Choosing Mediation Over Other Dispute Resolution Methods
While other dispute resolution strategies like arbitration and litigation provide their own benefits, mediation is uniquely suited to the M&A environment for several reasons.
Firstly, M&As are fundamentally about creating long-term cooperation and alignment. Litigation and, to some extent, arbitration, are adversarial in nature and often result in a clear “winner” and “loser”. In contrast, mediation is designed to seek win-win outcomes, making it ideal for situations where preserving relationships is critical.
Furthermore, complex legal procedures and prolonged timelines of court cases can hold up M&A progress and further complicate corporate integration. A long court battle can divert valuable company time, drain financial resources, and sour employee morale. Mediation provides a more streamlined way to reach prompt resolutions that help close the transaction, rather than elongating it with unnecessary delays.
Conclusion
There’s no denying that mergers and acquisitions are fraught with potential frustrations, misunderstandings, and disputes. However, these hurdles don’t mean that the ultimate joining of two organisations is doomed to failure. Rather, with proper planning—and a commitment to resolving conflicts constructively—these transactions can still achieve their initial objectives.

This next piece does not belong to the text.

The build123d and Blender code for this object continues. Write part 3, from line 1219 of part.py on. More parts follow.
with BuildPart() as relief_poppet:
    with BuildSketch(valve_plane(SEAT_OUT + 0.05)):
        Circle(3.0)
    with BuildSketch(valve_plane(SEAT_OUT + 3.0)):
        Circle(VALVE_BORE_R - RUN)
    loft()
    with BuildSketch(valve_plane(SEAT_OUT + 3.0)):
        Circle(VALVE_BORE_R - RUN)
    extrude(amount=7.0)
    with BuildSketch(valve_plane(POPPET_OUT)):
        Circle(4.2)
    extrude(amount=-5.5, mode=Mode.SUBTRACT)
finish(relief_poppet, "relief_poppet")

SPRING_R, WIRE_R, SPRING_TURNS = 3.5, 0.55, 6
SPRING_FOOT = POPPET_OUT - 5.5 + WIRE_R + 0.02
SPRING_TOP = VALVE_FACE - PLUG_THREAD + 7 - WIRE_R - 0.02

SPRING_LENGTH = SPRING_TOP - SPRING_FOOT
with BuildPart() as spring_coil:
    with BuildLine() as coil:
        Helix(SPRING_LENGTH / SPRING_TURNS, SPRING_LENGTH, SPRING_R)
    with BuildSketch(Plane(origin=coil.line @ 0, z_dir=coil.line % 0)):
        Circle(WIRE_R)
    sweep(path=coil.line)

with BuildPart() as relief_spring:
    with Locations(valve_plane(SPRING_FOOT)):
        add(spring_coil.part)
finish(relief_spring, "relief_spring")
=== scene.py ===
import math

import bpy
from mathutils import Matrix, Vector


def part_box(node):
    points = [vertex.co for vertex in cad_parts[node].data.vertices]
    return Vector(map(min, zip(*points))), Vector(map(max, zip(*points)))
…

Mediation offers a powerful tool for navigating disputes in a quick, cost-effective, and amicable manner. Its flexibility allows companies to approach all phases of a merger or acquisition collaboratively, ensuring that disputes are resolved with care, confidentiality, and with the long-term success of the business in mind. In an industry where relationships and goodwill matter as much as numbers and profitability, understanding the role of mediation might just save your next major business deal.